-- START GIVEN INFORMATION --
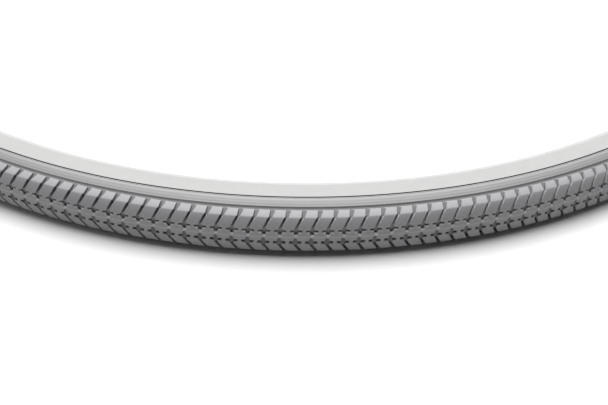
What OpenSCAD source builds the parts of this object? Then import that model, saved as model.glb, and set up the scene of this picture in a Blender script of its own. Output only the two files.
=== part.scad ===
// Narrow grey clincher tyre for a wheelchair or light cycle wheel, bare and unmounted.
// Millimetres. The wheel axis is Z and the origin is the wheel's centre, so the tyre lies flat.
// Every layer is a ring: its section is drawn once, in (radius, height), and turned about Z.

/* [Rim fit] */
// Diameter of the rim's bead seat
bead_seat_d = 540; // [400:1:700]
// Half of the distance between the outer heels of the two beads
heel_z = 6.7; // [5.5:0.1:9]
// Half of the gap between the inner toes of the two beads
toe_z = 2.9; // [1.5:0.1:3.5]
// Height of the flat bead face above the bead seat
bead_face_h = 5; // [4:0.1:7]
// How far the bead face's upper corner sits inside the widest point
bead_face_inset = 1.2; // [0.8:0.1:3]
// Height of the bead's rounded lip above the bead seat
lip_h = 2.3; // [1.8:0.1:3]
// How far the lip sits inside the widest point
lip_inset = 2.4; // [1.8:0.1:3.5]

/* [Section] */
// Height of the section, from bead seat to crown
section_h = 25.5; // [22:0.5:34]
// Width of the section over both sidewalls
section_w = 25; // [22:0.5:34]
// Radius of the crown across the tread
crown_arc_r = 25; // [14:0.5:40]
// Radius of the ribbed sidewall's curve
side_arc_r = 12.5; // [8:0.1:20]

/* [Tread] */
// Height of the tread's shoulder knee above the mid plane
knee_z = 9.3; // [7:0.1:9.5]
// Drop from the crown to the inner end of the shoulder lugs
lug_drop = 5.5; // [4.5:0.1:6.5]
// Inset from the tyre's side to the inner end of the lugs
lug_inset = 2.3; // [2:0.1:3]
// Thickness from the crown to the casing, belt included
crown_t = 3.4; // [2.6:0.1:5]

/* [Sidewall] */
// Thickness of the sidewall rubber beside the casing
side_t = 0.85; // [0.6:0.05:1.5]
// Drop from the crown to the moulded centring line
line_drop = 11.3; // [9.5:0.1:13]
// Drop from the crown to the soft groove under the lugs
crease_drop = 6.4; // [5.5:0.1:7]
// Inset from the tyre's side to that groove
crease_inset = 1.85; // [1.2:0.05:2.2]
// Width of the centring line
line_w = 0.7; // [0.3:0.1:1]
// Depth of the centring line
line_d = 0.55; // [0.2:0.05:0.6]
// Width of the flat land beside the line, on which the tyre lies
land_w = 0.5; // [0.4:0.1:1]
// Width of the soft groove under the lugs
crease_w = 1.1; // [0.6:0.1:1.5]
// Depth of the soft groove under the lugs
crease_d = 0.8; // [0.2:0.05:1]
// Number of fine ribs on the sidewall
rib_count = 3; // [1:1:6]
// Height of a fine rib
rib_d = 0.05; // [0.03:0.01:0.3]

/* [Casing and beads] */
// Thickness of one casing ply
ply_t = 0.5; // [0.3:0.05:0.8]
// Radius of the casing's turn under the sidewall
casing_side_r = 7; // [6:0.1:8]
// Radius of the casing's bend above the bead
casing_bend_r = 3; // [2:0.1:4]
// Thickness of the puncture belt
belt_t = 0.8; // [0.4:0.1:1.2]
// Half width of the puncture belt
belt_half_w = 6; // [4:0.5:7]
// Diameter of the bead wire
wire_d = 1.8; // [1.4:0.1:2.4]
// Thickness of the chafer strip
chafer_t = 0.6; // [0.4:0.05:1]
// How far the chafer runs up inside the tyre, above the bead wire
chafer_run = 4; // [3:0.1:5]
// Wall of the sleeve crimped over the wire's joint
sleeve_wall = 0.4; // [0.3:0.05:0.45]
// Length of the sleeve
sleeve_len = 14; // [8:1:25]

/* [Hidden] */
$fn = 180;

tread_grey = "#8f8f91";
side_grey = "#a5a5a6";
ply_tan = "#c9c4b4";
belt_blue = "#5f7f95";
steel = "#b7babd";

// ---- helpers: points in the (radius, height) plane, angles from the outward radius ----
function arc_points(c, r, from, to, steps) =
    [for (i = [0 : steps]) let (a = from + (to - from) * i / steps) c + r * [cos(a), sin(a)]];
function backwards(p) = [for (i = [len(p) - 1 : -1 : 0]) p[i]];
function flipped(p) = [for (q = p) [q[0], -q[1]]];
// an upper half run from bead to crown becomes the whole run, down to the lower bead
function both_halves(p) = concat(p, flipped(backwards(p)));
function unit(v) = v / norm(v);
function angle_of(v) = atan2(v[1], v[0]);
// point where the lines n1.p = d1 and n2.p = d2 meet
function meet(n1, d1, n2, d2) =
    let (det = n1[0] * n2[1] - n1[1] * n2[0])
    [(d1 * n2[1] - d2 * n1[1]) / det, (n1[0] * d2 - n2[0] * d1) / det];

// ---- the moulded outside ----
seat_r = bead_seat_d / 2;
crown_r = seat_r + section_h;
half_w = section_w / 2;
crown_c = [crown_r - crown_arc_r, 0];
knee_a = asin(knee_z / crown_arc_r);
// inner end of the lugs, at the foot of the shoulder face
lug_end = [crown_r - lug_drop, half_w - lug_inset];
line_p = [crown_r - line_drop, half_w];
corner = [seat_r + bead_face_h, half_w - bead_face_inset];
lip = [seat_r + lip_h, half_w - lip_inset];
heel = [seat_r, heel_z];

// sidewall arc through the line and the crease
crease_p = [crown_r - crease_drop, half_w - crease_inset];
side_chord = crease_p - line_p;
side_mid = (crease_p + line_p) / 2;
side_in = unit([side_chord[1], -side_chord[0]]);
side_c = side_mid + side_in * sqrt(pow(side_arc_r, 2) - pow(norm(side_chord) / 2, 2));
crease_a = angle_of(crease_p - side_c);
crease_half_a = crease_w / 2 / side_arc_r * 180 / PI;
crease_bottom = side_c + (side_arc_r - crease_d) * unit(crease_p - side_c);

// ---- the casing: three tangent arcs and two straights, offset inwards by t ----
lower_dir = unit(line_p - corner);
lower_n = [-lower_dir[1], lower_dir[0]];
lower_d = lower_n * line_p - side_t;
face_dir = unit(corner - heel);
face_n = [-face_dir[1], face_dir[0]];
face_d = face_n * corner - chafer_t;
// the casing is at its widest just inside the centring line
side_cr = line_p[0] - line_w;
c_side = [side_cr, (lower_d - casing_side_r - lower_n[0] * side_cr) / lower_n[1]];
c_bend = meet(lower_n, lower_d - casing_bend_r, face_n, face_d - casing_bend_r);
casing_r = crown_r - crown_t;
// crown arc tangent to the side arc, centred on the mid plane
crown_gap = casing_r - casing_side_r;
crown_cr = (pow(crown_gap, 2) - c_side * c_side) / (2 * (crown_gap - c_side[0]));
c_crown = [crown_cr, 0];
crown_cas_r = casing_r - crown_cr;
tangent_a = angle_of(c_side - c_crown);
lower_a = angle_of(lower_n);
face_a = angle_of(face_n);
// arcs stop this short of the mid plane, so that the two halves meet in a small flat
flat_a = 1;

// run of the casing's surface at depth t, from the bend by the bead up to the crown
function casing_run(t) = concat(
    arc_points(c_bend, casing_bend_r - t, face_a, lower_a, 4),
    arc_points(c_side, casing_side_r - t, lower_a, tangent_a, 14),
    arc_points(c_crown, crown_cas_r - t, tangent_a - flat_a, flat_a, 6));

// ---- the bead ----
wire_r = wire_d / 2;
hook_r = wire_r + ply_t;
wire_cr = seat_r + chafer_t + hook_r;
// the hooked ply's outside is tangent to the outer ply
wire_c = [wire_cr, (face_d - ply_t - hook_r - face_n[0] * wire_cr) / face_n[1]];
sleeve_r = wire_r + sleeve_wall;
sleeve_a = sleeve_len / wire_cr * 180 / PI;
ply_foot_out = wire_c + (hook_r + ply_t) * face_n;
ply_foot_mid = wire_c + hook_r * face_n;
// where the inner ply's inside surface leaves the hook
hook_leave = acos((hook_r - ply_t) / hook_r);
hook_from = face_a;
hook_to = face_a + 360 - hook_leave;
chafer_r = hook_r + chafer_t;
chafer_top = wire_c + (hook_r - ply_t) * face_n + chafer_run * face_dir;
// the rounded inside of the bead, from the toe to where it meets the straight run
toe_from = -90;
toe_to = 20;
// corner cut off the toe, as thick as the chafer
toe_out = [seat_r, toe_z + chafer_t];
toe_in = [seat_r + chafer_t, toe_z];

// split between tread and sidewall, and between sidewall and chafer
tread_split_a = angle_of(crease_bottom - c_side);
face_split_a = angle_of(corner - c_bend);

// the flat land the tyre lies on, and the three points of the centring line
land_out = [line_p[0] + line_w / 2 + land_w, half_w];
land_in = [line_p[0] + line_w / 2, half_w];
line_bottom = line_p - [0, line_d];
line_edge = line_p - line_w / 2 * lower_dir;

// edge of the puncture belt, as an angle on the casing's crown arc
belt_a = asin(belt_half_w / (crown_cas_r + belt_t));

// ---- sections ----
module ring() {
    rotate_extrude(convexity = 6) children();
}

module lower_half() {
    mirror([0, 0, 1]) children();
}

// fine ribs between the crease and the land, as a ripple on the side arc
function ribbed_run(steps) =
    let (from = crease_a + crease_half_a, to = angle_of(land_out - side_c))
    [for (i = [0 : steps])
        let (u = i / steps, a = from + (to - from) * u)
        side_c + (side_arc_r - rib_d * (1 - cos(360 * rib_count * u)) / 2) * [cos(a), sin(a)]];

function sidewall_points() = concat(
    [crease_bottom],
    ribbed_run(8 * rib_count),
    [land_out, land_in, line_bottom, line_edge, corner],
    arc_points(c_bend, casing_bend_r, face_split_a, lower_a, 3),
    arc_points(c_side, casing_side_r, lower_a, tread_split_a, 10));

function tread_half_outside() = concat(
    [crease_bottom, lug_end],
    arc_points(crown_c, crown_arc_r, knee_a, flat_a, 8));

function tread_half_inside() = concat(
    arc_points(c_side, casing_side_r, tread_split_a, tangent_a, 6),
    arc_points(c_crown, crown_cas_r, tangent_a - flat_a, belt_a, 2),
    arc_points(c_crown, crown_cas_r + belt_t, belt_a, flat_a, 4));

module tread() {
    color(tread_grey)
        ring()
            polygon(concat(
                both_halves(tread_half_outside()),
                backwards(both_halves(tread_half_inside()))));
}

module puncture_belt() {
    color(belt_blue)
        ring()
            polygon(concat(
                both_halves(arc_points(c_crown, crown_cas_r + belt_t, belt_a, flat_a, 4)),
                backwards(both_halves(arc_points(c_crown, crown_cas_r, belt_a, flat_a, 4)))));
}

module casing_ply_outer() {
    color(ply_tan)
        ring()
            polygon(concat(
                both_halves(concat([ply_foot_out], casing_run(0))),
                backwards(both_halves(concat([ply_foot_mid], casing_run(ply_t))))));
}

module casing_ply_inner() {
    hook = arc_points(wire_c, hook_r, hook_from, hook_to, 20);
    color(ply_tan)
        difference() {
            ring()
                polygon(concat(
                    both_halves(concat(backwards(hook), casing_run(ply_t))),
                    backwards(both_halves(casing_run(2 * ply_t)))));
            wire_rings(wire_r);
            sleeves(sleeve_r);
        }
}

module wire_ring(r) {
    ring() translate(wire_c) circle(r);
}

module wire_rings(r) {
    wire_ring(r);
    lower_half() wire_ring(r);
}

module sleeve(r) {
    rotate([0, 0, -sleeve_a / 2])
        rotate_extrude(angle = sleeve_a)
            translate(wire_c)
                circle(r);
}

// the lower joint lies opposite the upper one, for balance
module lower_sleeve_place() {
    rotate([0, 0, 180]) lower_half() children();
}

module sleeves(r) {
    sleeve(r);
    lower_sleeve_place() sleeve(r);
}

module sidewall() {
    color(side_grey) ring() polygon(sidewall_points());
}

module chafer() {
    toe_curve = arc_points(wire_c, chafer_r, toe_from, toe_to, 6);
    hook = arc_points(wire_c, hook_r, hook_from, hook_to, 20);
    color(side_grey)
        ring()
            polygon(concat(
                [corner, lip, heel, toe_out, toe_in],
                toe_curve,
                [chafer_top],
                backwards(hook),
                [ply_foot_out],
                arc_points(c_bend, casing_bend_r, face_a, face_split_a, 2)));
}

module bead_wire() {
    color(steel) wire_ring(wire_r);
}

module bead_sleeve() {
    color(steel)
        difference() {
            sleeve(sleeve_r);
            wire_ring(wire_r);
        }
}

tread();
puncture_belt();
casing_ply_outer();
casing_ply_inner();
sidewall();  // sidewall_upper
lower_half() sidewall();  // sidewall_lower
chafer();  // chafer_upper
lower_half() chafer();  // chafer_lower
bead_wire();  // bead_wire_upper
lower_half() bead_wire();  // bead_wire_lower
bead_sleeve();  // bead_sleeve_upper
lower_sleeve_place() bead_sleeve();  // bead_sleeve_lower
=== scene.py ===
# %% [markdown]
# A bare grey wheelchair tyre, lying flat on a pale floor. It is a clincher tyre: an open hoop of
# rubber and cord whose two wire-stiffened beads snap under the lips of a rim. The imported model
# gives its layers and its size. This lesson gives them their finished shapes and their rubber.

# %% Load the frame
from math import acos, asin, atan2, cos, degrees, hypot, pi, radians, sin, sqrt

import bmesh
import bpy
from mathutils import Matrix, Vector


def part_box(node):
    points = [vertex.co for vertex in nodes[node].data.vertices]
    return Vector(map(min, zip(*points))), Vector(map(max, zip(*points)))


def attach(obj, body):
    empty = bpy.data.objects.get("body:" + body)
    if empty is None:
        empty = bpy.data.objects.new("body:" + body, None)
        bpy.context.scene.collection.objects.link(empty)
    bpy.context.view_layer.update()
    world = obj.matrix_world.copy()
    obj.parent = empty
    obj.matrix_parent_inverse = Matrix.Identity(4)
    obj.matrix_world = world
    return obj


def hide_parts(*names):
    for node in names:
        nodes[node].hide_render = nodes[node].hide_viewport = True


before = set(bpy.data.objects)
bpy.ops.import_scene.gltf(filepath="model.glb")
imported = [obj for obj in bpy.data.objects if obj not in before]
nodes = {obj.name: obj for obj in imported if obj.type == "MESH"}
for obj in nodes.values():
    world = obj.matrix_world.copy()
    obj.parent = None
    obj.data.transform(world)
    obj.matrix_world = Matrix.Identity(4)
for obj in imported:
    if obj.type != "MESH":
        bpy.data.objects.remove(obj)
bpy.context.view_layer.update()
print("packed pieces:", sorted(nodes))

# %% [markdown]
# Everything here turns round one axle, the Z axis, so one section in (radius, height) describes a
# whole ring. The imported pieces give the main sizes. The finer ones are those of the design, in
# millimetres, and each gets a name where it is first needed.

# %% Main sizes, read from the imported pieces
MM = 0.001
crown_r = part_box("tread")[1].x / MM
half_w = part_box("sidewall_upper")[1].z / MM
belt_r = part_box("puncture_belt")[1].x / MM
belt_half_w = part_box("puncture_belt")[1].z / MM
casing_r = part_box("casing_ply_outer")[1].x / MM
corner_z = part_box("chafer_upper")[1].z / MM
seat_r = min(hypot(v.co.x, v.co.y) for v in nodes["chafer_upper"].data.vertices) / MM
print(f"crown radius {crown_r:.1f}, bead seat radius {seat_r:.1f}, half width {half_w:.1f} mm")


# %% Small helpers for a section in (radius, height)
def polar(centre, radius, angle):
    """Point on a circle, its angle measured in degrees from the outward radius."""
    return Vector((centre[0] + radius * cos(radians(angle)),
                   centre[1] + radius * sin(radians(angle))))


def arc(centre, radius, start, end, steps):
    """Points along a circle, from one angle to another."""
    return [polar(centre, radius, start + (end - start) * i / steps) for i in range(steps + 1)]


def angle_of(v):
    """Direction of a vector, in the same degrees."""
    return degrees(atan2(v[1], v[0]))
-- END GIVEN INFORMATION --
GOAL: Look above for the line containing "obj.parent = empty", then transcribe it and all lines after it through the last, exactly and with nothing else.

TASK ANSWER:
    obj.parent = empty
    obj.matrix_parent_inverse = Matrix.Identity(4)
    obj.matrix_world = world
    return obj


def hide_parts(*names):
    for node in names:
        nodes[node].hide_render = nodes[node].hide_viewport = True


before = set(bpy.data.objects)
bpy.ops.import_scene.gltf(filepath="model.glb")
imported = [obj for obj in bpy.data.objects if obj not in before]
nodes = {obj.name: obj for obj in imported if obj.type == "MESH"}
for obj in nodes.values():
    world = obj.matrix_world.copy()
    obj.parent = None
    obj.data.transform(world)
    obj.matrix_world = Matrix.Identity(4)
for obj in imported:
    if obj.type != "MESH":
        bpy.data.objects.remove(obj)
bpy.context.view_layer.update()
print("packed pieces:", sorted(nodes))

# %% [markdown]
# Everything here turns round one axle, the Z axis, so one section in (radius, height) describes a
# whole ring. The imported pieces give the main sizes. The finer ones are those of the design, in
# millimetres, and each gets a name where it is first needed.

# %% Main sizes, read from the imported pieces
MM = 0.001
crown_r = part_box("tread")[1].x / MM
half_w = part_box("sidewall_upper")[1].z / MM
belt_r = part_box("puncture_belt")[1].x / MM
belt_half_w = part_box("puncture_belt")[1].z / MM
casing_r = part_box("casing_ply_outer")[1].x / MM
corner_z = part_box("chafer_upper")[1].z / MM
seat_r = min(hypot(v.co.x, v.co.y) for v in nodes["chafer_upper"].data.vertices) / MM
print(f"crown radius {crown_r:.1f}, bead seat radius {seat_r:.1f}, half width {half_w:.1f} mm")


# %% Small helpers for a section in (radius, height)
def polar(centre, radius, angle):
    """Point on a circle, its angle measured in degrees from the outward radius."""
    return Vector((centre[0] + radius * cos(radians(angle)),
                   centre[1] + radius * sin(radians(angle))))


def arc(centre, radius, start, end, steps):
    """Points along a circle, from one angle to another."""
    return [polar(centre, radius, start + (end - start) * i / steps) for i in range(steps + 1)]


def angle_of(v):
    """Direction of a vector, in the same degrees."""
    return degrees(atan2(v[1], v[0]))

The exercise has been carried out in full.